DEMOCRATIC Czechoslovakia has done everything and more to become eligible for "most favored nation" (meaning normal) tariff treatment on its exports. The privilege would not only reward its sweeping political transformation but would also supply an immediate economic boost, because, unlike the Soviet Union, Czechoslovakia has important dutiable goods that are in American demand. MFN for Prague and the trade agreement of which it is part, however, are still hung up in the bureaucracy, and there is some anxiety that Congress, with a full plate and not much time, may let the package fall through the cracks. Delay would be painful. MFN for the Czechs now!

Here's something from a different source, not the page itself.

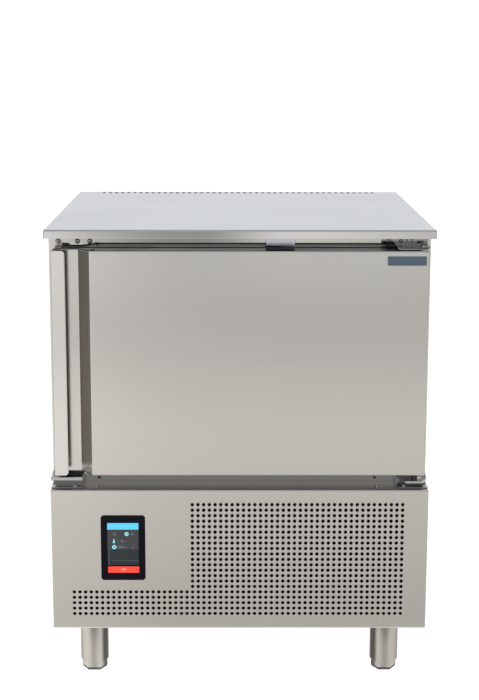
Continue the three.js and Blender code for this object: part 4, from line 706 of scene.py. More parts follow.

But not yet for the Romanians. Romania in recent weeks has stood firmly with the United States in meeting the crisis in the Persian Gulf. It is paying a price in debt payments and trading opportunities forgone, and perhaps Washington can help cushion that impact by directing more crude oil to Romania's underused refineries or by taking up its offer to supply crisis-needed aviation fuel. MFN, however, is in its own category. Its granting or withholding has become a lever for encouraging liberalization in the old Soviet bloc. Post-Ceausescu Romania still has far to go in containing the police, releasing prisoners, protecting dissent and freeing the media. Formerly the conduct of a foreign policy on the American wavelength was enough to ensure MFN for Bucharest. The democratic revolution in Eastern Europe changed the rules.

It changed the rules, in fact, in a very inconsistent manner. It used to be that MFN for Communist countries was tied, by the Jackson-Vanik Amendment, to their practice of free emigration. Now emigration is no longer a problem, and, with the tolerance of Congress, the Bush administration has come to use MFN as an all-purpose, country-by-country political tool.

Romania has long had a good record on emigration but is now denied MFN on political grounds. Not without reason it points to China, which, despite an appalling record on human rights and pluralism, retains MFN because the administration determined that withholding it would be too disruptive. The Soviet Union serves up more emigrants than receiving countries can take, but the granting of MFN to it hinges on its enactment of an emigration law, which it hasn't gotten around to yet. The administration needs congressional prodding to put some greater consistency into a policy that has its logic but is vulnerable for being embarrassingly arbitrary.